In 2012, Idaho enacted a law banning the denial of end-of-life care (including nutrition and hydration) without the consent of a patient or his agent, unless death is imminent. In 2013, Oklahoma enacted a law preventing health care providers from refusing life-preserving treatment, nutrition, or hydration, based on “a view that treats extending the life of an elderly, disabled, or terminally ill individual as of lower value than extending the life of an individual who is younger, nondisabled, or not terminally ill.” Also in 2013, Michigan enacted a law requiring health care facilities or agencies that have a “medical futility” policy to provide a copy of it to patients or residents upon request.
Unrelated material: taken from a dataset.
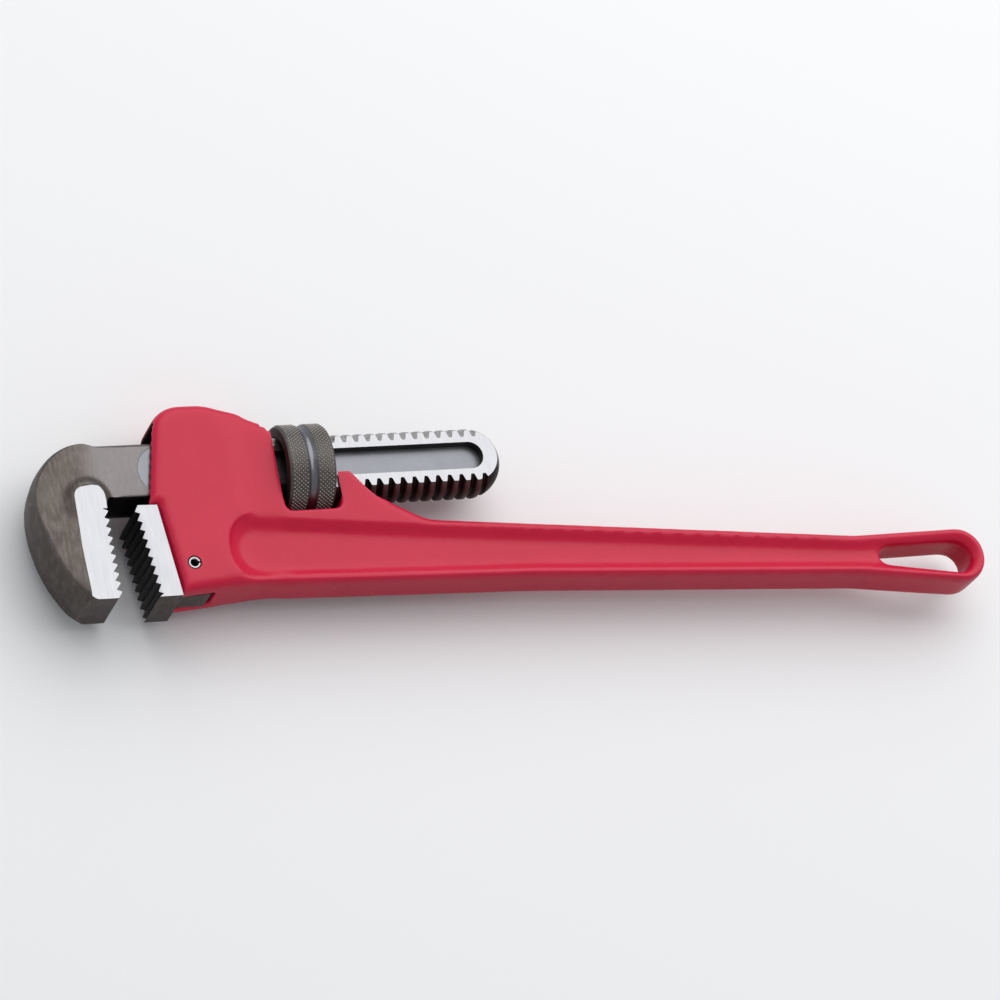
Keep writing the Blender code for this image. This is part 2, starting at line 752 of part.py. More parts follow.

According to the Patients Rights Council, a federal law on advance directives mandates that, upon admission, a health care facility must provide the patient or his agent with written policies on any limitations on carrying out the patient’s or agent’s wishes.
—Editor
* Patent ductus arteriosus (PDA) is a condition in which a small blood vessel in the heart fails to close soon after birth, as it should. In some cases, surgery (ligation) is required to close it.